▶ Aim of the task
Copy out precisely the lines beginning at the line that contains "bpy.context.scene.collection.objects.link(empty)" and ending at the line that contains "(cad_high - cad_low)])", including both.

* * * * *

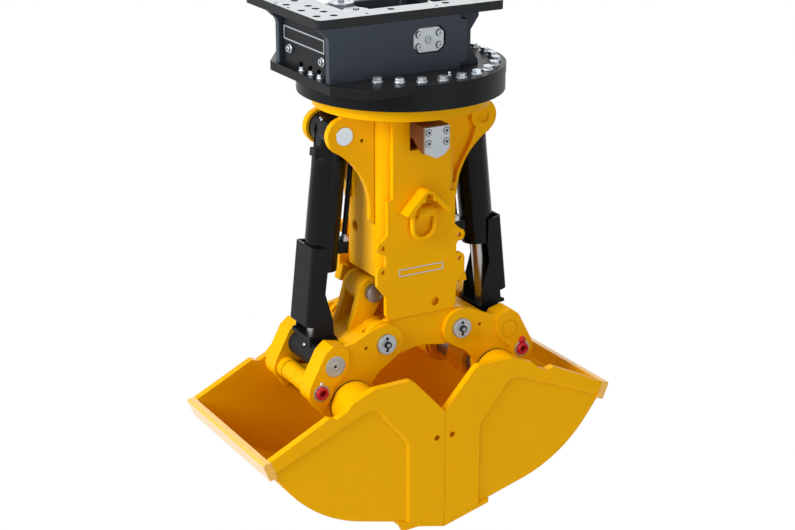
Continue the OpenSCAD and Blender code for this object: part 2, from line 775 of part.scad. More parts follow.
// Fork for the sync link, on the left arm only
module sync_fork() for (y = [-sync_w / 2 - 0.5 - fork_t, sync_w / 2 + 0.5]) plate_y(y, fork_t) difference() {
    union() {
        translate(sync_up) circle(sync_eye_r);
        polygon([[sync_up[0] - 30, sync_up[1] + 13], [-142, -690], [-156, -727], [-130, -740], [-arm_x, -arm_z + 38],
            [sync_up[0] + 20, sync_up[1] - 26]]);
        translate([-arm_x, -arm_z]) circle(arm_tube_r + 4);
    }
    translate(sync_up) circle(20 + fit);
    translate([-arm_x, -arm_z]) circle(arm_tube_r);
}

// Lever for the sync link, on the right arm only
module sync_arm_lever() plate_y(-lever_w / 2, lever_w) difference() {
    union() {
        translate(sync_low) circle(sync_pin_r + sync_play + 9);
        polygon([[sync_low[0], sync_low[1] + 31], [arm_x, -arm_z + 42], [arm_x, -arm_z - 42], [sync_low[0], sync_low[1] - 31]]);
        translate([arm_x, -arm_z]) circle(arm_tube_r + 6);
    }
    translate(sync_low) circle(sync_pin_r + sync_play);
    translate([arm_x, -arm_z]) circle(arm_tube_r);
}

module arm_left() color(paint) at_slew() arm();
module arm_right() color(paint) at_slew() half_turn() arm();

module arm_beam_left() color(paint) at_slew() {
    arm_beam();
    sync_fork();
}

module arm_beam_right() color(paint) at_slew() {
    half_turn() arm_beam();
    sync_arm_lever();
}

module sync_link() color(paint) at_slew() difference() {
    union() {
        plate_y(-sync_w / 2, sync_w) difference() {
            union() {
                translate(sync_up) circle(sync_eye_r);
                link_bar(23);
                translate(sync_low) circle(20);
            }
            translate(sync_up) circle(20 + fit);
        }
    }
    difference() {
        plate_y(-lever_w / 2 - 0.5, lever_w + 1) lever_sweep();
        bar_y(sync_low[0], sync_low[1], sync_pin_r, -40, 40);
    }
}

// Room that the right lever needs between the link's two cheeks
module lever_sweep() translate(sync_low) rotate(-50) translate([-60, -70]) square([154, 140]);

// Straight bar between the two sync pins
module link_bar(half) {
    d = sync_low - sync_up;
    a = atan2(d[1], d[0]);
    translate(sync_up) rotate(a) translate([0, -half]) square([norm(d), 2 * half]);
}

module sync_pin() color("gray") at_slew()
    bar_y(sync_up[0], sync_up[1], 20, -sync_w / 2 - fork_t - 15, sync_w / 2 + fork_t + 15);

// Discs over the pivot and lock pins of one arm, and over the rod pin on one side of it
module pin_covers() {
    for (s = [0, 1]) mirror([0, s, 0]) {
        difference() {
            bar_y(-arm_x, -arm_z, 23, -arm_face - 7, -arm_face + 30);
            for (z = [-14, 14]) bar_y(-arm_x, -arm_z + z, 3.5, -arm_face - 8, -arm_face + 5);
        }
        bar_y(-arm_x, -arm_z, 8, -arm_face - 12, -arm_face - 7);
        difference() {
            bar_y(-lock_x, -lock_z, 19, -pad_face - 2, -arm_face);
            bar_y(-lock_x, -lock_z, 15.5, -pad_face - 3, 0);
        }
    }
    bar_y(-rod_x, -rod_z, 24, -pad_face, -arm_face);
}

module pin_covers_left() color("silver") at_slew() pin_covers();
module pin_covers_right() color("silver") at_slew() half_turn() pin_covers();

// Lock bolt of one side plate, reaching into the shell's lug
module lock_bolt() difference() {
    union() {
        bar_y(-lock_x, -lock_z, lock_r, -arm_face, -2);
        bar_y(-lock_x, -lock_z, 15, -pad_face - 4, -arm_face);
    }
    bar_y(-lock_x, -lock_z, 7, -pad_face - 5, -pad_face + 4, $fn = 6);
}

module lock_bolt_pair() for (s = [0, 1]) mirror([0, s, 0]) lock_bolt();

module lock_bolts_left() color("crimson") at_slew() lock_bolt_pair();
module lock_bolts_right() color("crimson") at_slew() half_turn() lock_bolt_pair();

// Shells, drawn for the right side

// Outer line of the floor sheet, from the seam to the lip, shifted inwards by d
function floor_line(d) = let(a = floor_slope, b = back_slope)
    concat([[seam_gap / 2, floor_z0 + seam_gap / 2 * tan(a) + d / cos(a)]],
        arc_points(bend_cx, bend_cz, bend_r - d, a - 90, b - 90, 12),
        [[bend_cx + (bend_r - d) * sin(b) + back_len * cos(b), bend_cz - (bend_r - d) * cos(b) + back_len * sin(b)]]);

function reversed(v) = [for (i = [len(v) - 1 : -1 : 0]) v[i]];

module cheek_outline() difference() {
    polygon(concat([[seam_gap / 2, -892], [79, -805], [88, -800], [178, -801], [231, -822],
        [249, -840], [273, -851], [291, -845], [lip_x - 17, -lip_z + 7], [lip_x - 33, -lip_z - 30]],
        reversed(floor_line(0))));
    lip_outline();
}

module shell_right_body() {
    for (s = [0, 1]) mirror([0, s, 0]) {
        difference() {
            union() {
                plate_y(-cheek_y, cheek_t) cheek_outline();
                bar_y(shaft_x, -shaft_z, 52, -cheek_y + cheek_t, -arm_face - 1);
            }
            bar_y(shaft_x, -shaft_z, shaft_r + fit, -cheek_y + 3, 0);
            bar_y(20, -953, 7, -shell_w / 2 - 1, 0);
        }
    }
    lock_lug();
}

// Bent floor sheet between the two side plates
module floor_sheet() plate_y(-cheek_y + cheek_t, 2 * (cheek_y - cheek_t)) difference() {
    polygon(concat(floor_line(0), reversed(floor_line(sheet_t))));
    lip_outline();
}

// Borders that stand proud of the two side plates and frame a recess with bevelled edges
module side_borders() for (s = [0, 1]) mirror([0, s, 0]) difference() {
    plate_y(-shell_w / 2, dish_t) cheek_outline();
    hull() {
        plate_y(-shell_w / 2 - 1, 1) recess_outline(dish_bevel);
        plate_y(-cheek_y, 1) recess_outline(0);
    }
    bar_y(20, -953, 7, -shell_w / 2 - 1, 0);
}

module recess_outline(d) hull() {
    translate([189, -880]) circle(25 + d, $fn = 32);
    translate([140, -963]) circle(40 + d, $fn = 32);
    polygon([[100 - d, -1000], [100 - d, -1300], [520, -1300], [520, -989 + d]]);
}

// Lug between the two lock bolts, welded to a sleeve on the shaft
module lock_lug() difference() {
    union() {
        bar_y(shaft_x, -shaft_z, 45, -40, 28);
        plate_y(-40, 54) polygon([[shaft_x - 20, -shaft_z + 38], [lock_x - 14, -lock_z + 13], [lock_x + 14, -lock_z + 13],
            [lock_x + 22, -lock_z - 6], [shaft_x + 30, -shaft_z - 32]]);
        bar_y(lock_x, -lock_z, 23, -40, 14);
    }
    bar_y(shaft_x, -shaft_z, shaft_r + fit, -50, 50);
    bar_y(lock_x, -lock_z, lock_r + fit, -50, 50);
}

module lip_outline() polygon([[lip_x, -lip_z], [lip_x - 15.5, -lip_z - 37], [lip_x - 33, -lip_z - 30],
    [lip_x - 17, -lip_z + 7], [lip_x - 4, -lip_z + 6]]);

module lip() plate_y(-shell_w / 2, shell_w) lip_outline();

module cutting_edge() plate_y(-shell_w / 2, shell_w) polygon([[seam_gap / 2, -seam_z], [118, -seam_z + 30],
    [120, floor_z0 + 120 * tan(floor_slope)], [seam_gap / 2, floor_z0 + seam_gap / 2 * tan(floor_slope)]]);

// One flat tooth under the cutting edge, pointing across the seam
module tooth(y) translate([seam_gap / 2, y, -seam_z]) rotate([0, -edge_slope, 0]) translate([0, 0, -tooth_t])
    linear_extrude(tooth_t) polygon([[72, -tooth_pitch + 9], [72, tooth_pitch - 9], [-72, 7], [-72, -7]]);

module shell_shaft() bar_y(shaft_x, -shaft_z, shaft_r, -cheek_y + 4, cheek_y - 4);

module shell_right() color(paint) at_slew() shell_right_body();
module shell_left() color(paint) at_slew() half_turn() shell_right_body();
module shaft_right() color("dimgray") at_slew() shell_shaft();
module shaft_left() color("dimgray") at_slew() half_turn() shell_shaft();
module floor_right() color(paint) at_slew() floor_sheet();
module floor_left() color(paint) at_slew() half_turn() floor_sheet();
module dished_right() color(paint) at_slew() side_borders();
module dished_left() color(paint) at_slew() half_turn() side_borders();
module lip_right() color(paint) at_slew() lip();
module lip_left() color(paint) at_slew() half_turn() lip();

module cutting_edge_right() color(paint) at_slew() {
    cutting_edge();
    for (y = [-2, 0, 2] * tooth_pitch) tooth(y);
}

module cutting_edge_left() color(paint) at_slew() half_turn() {
    cutting_edge();
    for (y = [-1, 1] * tooth_pitch) tooth(y);
}

top_plate();
side_plates();
end_plates();
base_plate();
fixed_race();
ring_bolts();
slew_motors();
motor_caps();
union_housing();
port_block();
gear_race();
pinion_front();
pinion_rear();
union_spindle();
flange();
column_tube();
front_panel();
rear_panel();
ear_plates();
yoke_plates();
lift_roofs();
lift_ring_front();
lift_ring_rear();
valve_block();
valve_cover();
head_pins();
barrel_left();
barrel_right();
gland_left();
gland_right();
feed_pipe_left();
feed_pipe_right();
rod_left();
rod_right();
rod_guard_left();
rod_guard_right();
rod_pin_left();
rod_pin_right();
arm_left();
arm_right();
arm_beam_left();
arm_beam_right();
pin_covers_left();
pin_covers_right();
lock_bolts_left();
lock_bolts_right();
sync_link();
sync_pin();
shell_left();
shell_right();
shaft_left();
shaft_right();
dished_left();
dished_right();
lip_left();
lip_right();
cutting_edge_left();
cutting_edge_right();
floor_left();
floor_right();
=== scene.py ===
# %% [markdown]
# # A clamshell bucket, dressed in Blender
# The solids of the bucket come from its CAD source and are loaded as a fixed frame. This lesson
# gives them paint, steel and zinc, adds the small fittings that a CAD model leaves out, and sets
# up the camera, the light and the floor. Blender works in metres here. Places that are measured
# on the bucket are written in millimetres, and one helper turns them into metres.

# %% Load the frame
import math

import bmesh
import bpy
from mathutils import Matrix, Vector


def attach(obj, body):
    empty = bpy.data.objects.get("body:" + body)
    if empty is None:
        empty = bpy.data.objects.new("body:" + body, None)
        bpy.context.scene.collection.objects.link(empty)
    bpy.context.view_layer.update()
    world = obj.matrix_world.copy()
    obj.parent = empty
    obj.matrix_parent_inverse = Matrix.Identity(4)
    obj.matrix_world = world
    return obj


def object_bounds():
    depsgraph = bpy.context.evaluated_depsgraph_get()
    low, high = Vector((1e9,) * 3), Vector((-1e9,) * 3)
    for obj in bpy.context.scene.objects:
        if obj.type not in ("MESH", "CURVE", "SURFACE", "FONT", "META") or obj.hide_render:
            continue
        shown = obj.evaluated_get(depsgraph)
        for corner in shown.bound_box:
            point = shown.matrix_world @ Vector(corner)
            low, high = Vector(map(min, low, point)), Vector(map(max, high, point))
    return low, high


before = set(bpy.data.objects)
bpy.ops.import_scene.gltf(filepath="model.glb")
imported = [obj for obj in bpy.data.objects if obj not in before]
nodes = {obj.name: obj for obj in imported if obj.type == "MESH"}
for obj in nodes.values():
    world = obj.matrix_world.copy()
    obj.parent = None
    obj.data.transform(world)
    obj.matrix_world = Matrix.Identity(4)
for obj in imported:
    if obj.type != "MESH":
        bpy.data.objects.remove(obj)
cad_low, cad_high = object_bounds()
scene = bpy.context.scene
print("loaded", len(nodes), "solids, box", [round(x, 3) for x in (cad_high - cad_low)])

# %% [markdown]
# ## Camera
# The camera stands in front, to the left and a little above, as a visitor would who looks at
# the bucket hanging from its boom. A long lens keeps the upright edges nearly parallel. Its
# direction is worked out from two angles, which are easier to read than a rotation matrix.

# %% Camera
AZIMUTH = math.radians(-29.947)
ELEVATION = math.radians(19.564)
CAMERA_PLACE = (-1.8512, -3.3166, 0.7317)
LENS = 79.96
camera = bpy.data.objects.new("camera", bpy.data.cameras.new("camera"))
scene.collection.objects.link(camera)
backward = Vector((
    math.sin(AZIMUTH) * math.cos(ELEVATION),
    -math.cos(AZIMUTH) * math.cos(ELEVATION),
    math.sin(ELEVATION),
))
camera.location = CAMERA_PLACE
camera.rotation_mode = "QUATERNION"
camera.rotation_quaternion = (-backward).to_track_quat("-Z", "Y")
camera.data.sensor_width = 36.0
camera.data.lens = LENS
camera.data.clip_start = 0.05
camera.data.clip_end = 50
scene.camera = camera
print("camera at", CAMERA_PLACE, "lens", LENS)

# %% [markdown]
# ## Sky
# The sky is pure white to the camera and to mirror-like surfaces, so that metal shows a white
# studio. On everything else it shines weakly, because a sky of full strength would wash the
# paint out. A Light Path node tells the two kinds of ray apart.

# %% Sky
WHITE = (1, 1, 1, 1)
SKY_STRENGTH = 0.225
scene.view_settings.view_transform = "Standard"


def white_to_camera(tree, shader):
    """Shows white to the camera and to mirror-like surfaces, and the given shader to all else."""
    path = tree.nodes.new("ShaderNodeLightPath")
    seen = tree.nodes.new("ShaderNodeMath")
    seen.operation = "MAXIMUM"
    tree.links.new(path.outputs["Is Camera Ray"], seen.inputs[0])
    tree.links.new(path.outputs["Is Glossy Ray"], seen.inputs[1])
    kind = "ShaderNodeBackground" if shader.type == "BACKGROUND" else "ShaderNodeEmission"
    plain = tree.nodes.new(kind)
    plain.inputs["Color"].default_value = WHITE
    mix = tree.nodes.new("ShaderNodeMixShader")
    tree.links.new(seen.outputs[0], mix.inputs[0])
    tree.links.new(shader.outputs[0], mix.inputs[1])
    tree.links.new(plain.outputs[0], mix.inputs[2])
    return mix


world = bpy.data.worlds.new("studio")
scene.world = world
world.use_nodes = True
world.node_tree.nodes.clear()
sky = world.node_tree.nodes.new("ShaderNodeBackground")
sky.inputs["Color"].default_value = WHITE
sky.inputs["Strength"].default_value = SKY_STRENGTH
world_out = world.node_tree.nodes.new("ShaderNodeOutputWorld")
world.node_tree.links.new(white_to_camera(world.node_tree, sky).outputs[0], world_out.inputs[0])
print("sky strength", SKY_STRENGTH)

# %% [markdown]
# ## Lamps
# Four large square lamps stand in for studio softboxes. The key light comes from the left and
# makes the left faces the brightest, the top light lifts all that faces up, the fill light keeps
# the front readable, and the rear light does the same for whoever walks round the bucket.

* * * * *

▶ The result
        bpy.context.scene.collection.objects.link(empty)
    bpy.context.view_layer.update()
    world = obj.matrix_world.copy()
    obj.parent = empty
    obj.matrix_parent_inverse = Matrix.Identity(4)
    obj.matrix_world = world
    return obj


def object_bounds():
    depsgraph = bpy.context.evaluated_depsgraph_get()
    low, high = Vector((1e9,) * 3), Vector((-1e9,) * 3)
    for obj in bpy.context.scene.objects:
        if obj.type not in ("MESH", "CURVE", "SURFACE", "FONT", "META") or obj.hide_render:
            continue
        shown = obj.evaluated_get(depsgraph)
        for corner in shown.bound_box:
            point = shown.matrix_world @ Vector(corner)
            low, high = Vector(map(min, low, point)), Vector(map(max, high, point))
    return low, high


before = set(bpy.data.objects)
bpy.ops.import_scene.gltf(filepath="model.glb")
imported = [obj for obj in bpy.data.objects if obj not in before]
nodes = {obj.name: obj for obj in imported if obj.type == "MESH"}
for obj in nodes.values():
    world = obj.matrix_world.copy()
    obj.parent = None
    obj.data.transform(world)
    obj.matrix_world = Matrix.Identity(4)
for obj in imported:
    if obj.type != "MESH":
        bpy.data.objects.remove(obj)
cad_low, cad_high = object_bounds()
scene = bpy.context.scene
print("loaded", len(nodes), "solids, box", [round(x, 3) for x in (cad_high - cad_low)])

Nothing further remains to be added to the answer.